Repeat the entire listing exactly.

• **DATASET CONTENT**
○ ○ ○
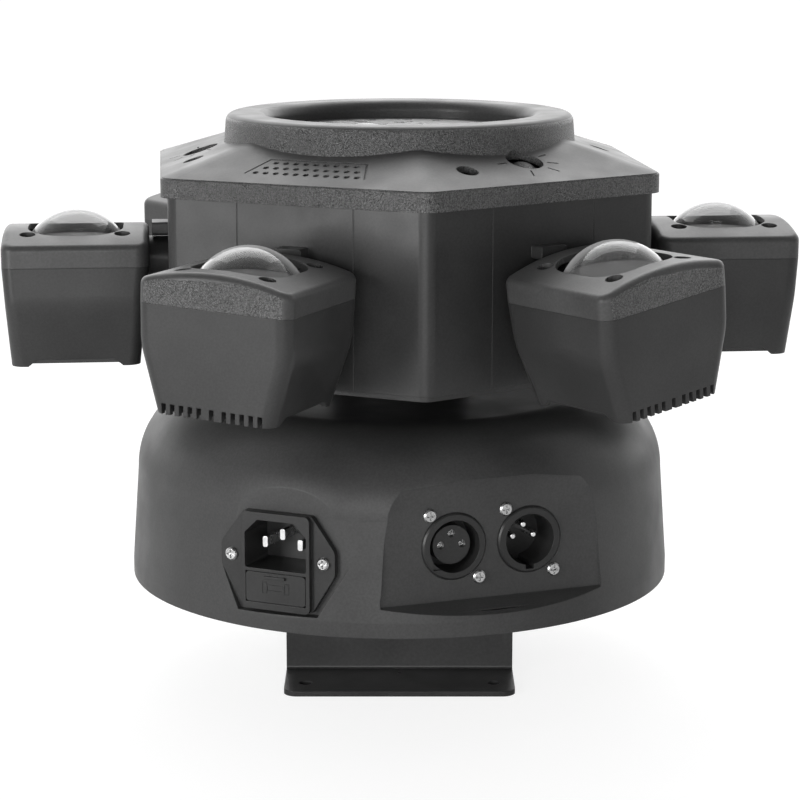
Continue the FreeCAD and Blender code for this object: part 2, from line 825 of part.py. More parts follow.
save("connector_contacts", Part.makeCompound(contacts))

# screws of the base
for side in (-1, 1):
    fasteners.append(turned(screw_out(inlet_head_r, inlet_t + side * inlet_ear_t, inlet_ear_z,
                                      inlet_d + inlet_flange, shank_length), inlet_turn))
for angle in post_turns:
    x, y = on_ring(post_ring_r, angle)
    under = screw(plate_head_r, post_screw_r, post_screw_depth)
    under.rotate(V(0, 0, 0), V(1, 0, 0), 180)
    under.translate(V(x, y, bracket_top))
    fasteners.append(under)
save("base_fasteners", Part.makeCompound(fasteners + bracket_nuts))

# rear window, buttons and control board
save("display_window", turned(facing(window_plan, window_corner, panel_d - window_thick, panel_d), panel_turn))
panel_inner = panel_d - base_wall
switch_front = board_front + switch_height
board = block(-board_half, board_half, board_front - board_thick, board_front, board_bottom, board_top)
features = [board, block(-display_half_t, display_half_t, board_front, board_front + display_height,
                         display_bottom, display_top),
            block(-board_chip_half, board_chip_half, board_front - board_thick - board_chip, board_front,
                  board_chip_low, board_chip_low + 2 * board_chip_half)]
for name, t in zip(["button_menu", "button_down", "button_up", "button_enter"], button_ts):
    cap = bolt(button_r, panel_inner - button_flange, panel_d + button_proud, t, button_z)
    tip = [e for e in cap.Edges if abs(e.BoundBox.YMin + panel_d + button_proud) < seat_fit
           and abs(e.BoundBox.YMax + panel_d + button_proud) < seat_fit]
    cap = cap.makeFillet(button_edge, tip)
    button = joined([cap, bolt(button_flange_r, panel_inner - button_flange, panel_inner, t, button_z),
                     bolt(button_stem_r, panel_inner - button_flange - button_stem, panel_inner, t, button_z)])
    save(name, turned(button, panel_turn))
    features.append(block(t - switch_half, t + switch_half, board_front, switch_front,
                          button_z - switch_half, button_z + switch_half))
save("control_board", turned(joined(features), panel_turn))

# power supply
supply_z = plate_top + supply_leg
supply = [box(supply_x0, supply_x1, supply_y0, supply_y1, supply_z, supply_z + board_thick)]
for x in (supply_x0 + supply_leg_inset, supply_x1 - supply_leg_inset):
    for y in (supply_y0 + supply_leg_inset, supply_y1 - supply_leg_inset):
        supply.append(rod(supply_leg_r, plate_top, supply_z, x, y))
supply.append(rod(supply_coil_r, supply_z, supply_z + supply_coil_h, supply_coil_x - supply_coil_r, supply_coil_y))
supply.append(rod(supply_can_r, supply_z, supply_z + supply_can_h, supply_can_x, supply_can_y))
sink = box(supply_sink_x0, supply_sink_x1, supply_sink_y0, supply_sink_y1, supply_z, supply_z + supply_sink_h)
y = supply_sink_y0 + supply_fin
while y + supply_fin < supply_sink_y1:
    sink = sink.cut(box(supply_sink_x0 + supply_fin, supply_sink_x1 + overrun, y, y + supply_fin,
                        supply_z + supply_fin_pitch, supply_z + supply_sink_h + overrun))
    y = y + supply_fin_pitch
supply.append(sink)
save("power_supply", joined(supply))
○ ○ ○
• **FULL ANSWER**
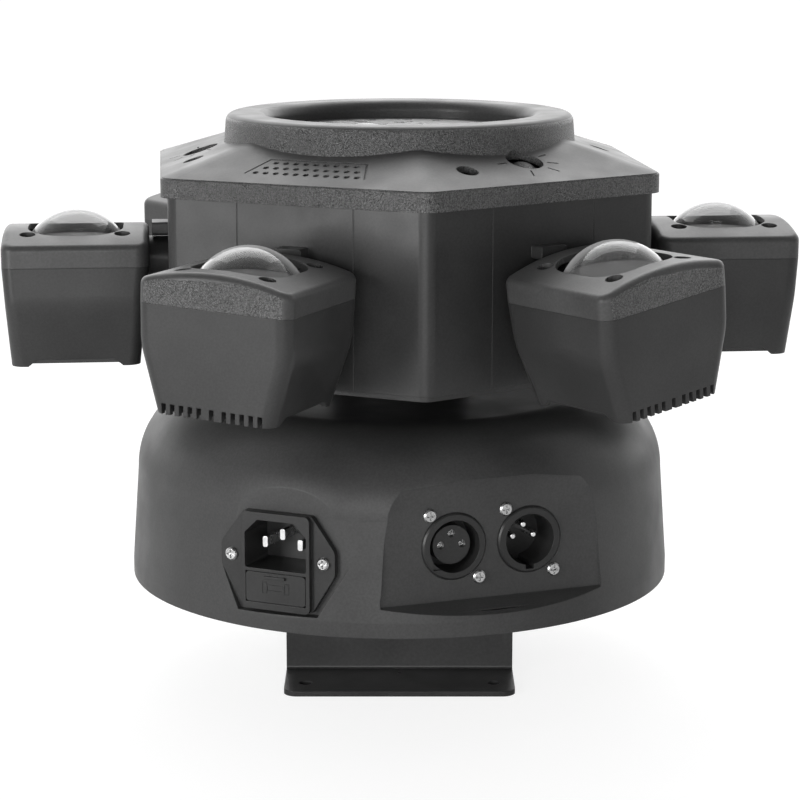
Continue the FreeCAD and Blender code for this object: part 2, from line 825 of part.py. More parts follow.
save("connector_contacts", Part.makeCompound(contacts))

# screws of the base
for side in (-1, 1):
    fasteners.append(turned(screw_out(inlet_head_r, inlet_t + side * inlet_ear_t, inlet_ear_z,
                                      inlet_d + inlet_flange, shank_length), inlet_turn))
for angle in post_turns:
    x, y = on_ring(post_ring_r, angle)
    under = screw(plate_head_r, post_screw_r, post_screw_depth)
    under.rotate(V(0, 0, 0), V(1, 0, 0), 180)
    under.translate(V(x, y, bracket_top))
    fasteners.append(under)
save("base_fasteners", Part.makeCompound(fasteners + bracket_nuts))

# rear window, buttons and control board
save("display_window", turned(facing(window_plan, window_corner, panel_d - window_thick, panel_d), panel_turn))
panel_inner = panel_d - base_wall
switch_front = board_front + switch_height
board = block(-board_half, board_half, board_front - board_thick, board_front, board_bottom, board_top)
features = [board, block(-display_half_t, display_half_t, board_front, board_front + display_height,
                         display_bottom, display_top),
            block(-board_chip_half, board_chip_half, board_front - board_thick - board_chip, board_front,
                  board_chip_low, board_chip_low + 2 * board_chip_half)]
for name, t in zip(["button_menu", "button_down", "button_up", "button_enter"], button_ts):
    cap = bolt(button_r, panel_inner - button_flange, panel_d + button_proud, t, button_z)
    tip = [e for e in cap.Edges if abs(e.BoundBox.YMin + panel_d + button_proud) < seat_fit
           and abs(e.BoundBox.YMax + panel_d + button_proud) < seat_fit]
    cap = cap.makeFillet(button_edge, tip)
    button = joined([cap, bolt(button_flange_r, panel_inner - button_flange, panel_inner, t, button_z),
                     bolt(button_stem_r, panel_inner - button_flange - button_stem, panel_inner, t, button_z)])
    save(name, turned(button, panel_turn))
    features.append(block(t - switch_half, t + switch_half, board_front, switch_front,
                          button_z - switch_half, button_z + switch_half))
save("control_board", turned(joined(features), panel_turn))

# power supply
supply_z = plate_top + supply_leg
supply = [box(supply_x0, supply_x1, supply_y0, supply_y1, supply_z, supply_z + board_thick)]
for x in (supply_x0 + supply_leg_inset, supply_x1 - supply_leg_inset):
    for y in (supply_y0 + supply_leg_inset, supply_y1 - supply_leg_inset):
        supply.append(rod(supply_leg_r, plate_top, supply_z, x, y))
supply.append(rod(supply_coil_r, supply_z, supply_z + supply_coil_h, supply_coil_x - supply_coil_r, supply_coil_y))
supply.append(rod(supply_can_r, supply_z, supply_z + supply_can_h, supply_can_x, supply_can_y))
sink = box(supply_sink_x0, supply_sink_x1, supply_sink_y0, supply_sink_y1, supply_z, supply_z + supply_sink_h)
y = supply_sink_y0 + supply_fin
while y + supply_fin < supply_sink_y1:
    sink = sink.cut(box(supply_sink_x0 + supply_fin, supply_sink_x1 + overrun, y, y + supply_fin,
                        supply_z + supply_fin_pitch, supply_z + supply_sink_h + overrun))
    y = y + supply_fin_pitch
supply.append(sink)
save("power_supply", joined(supply))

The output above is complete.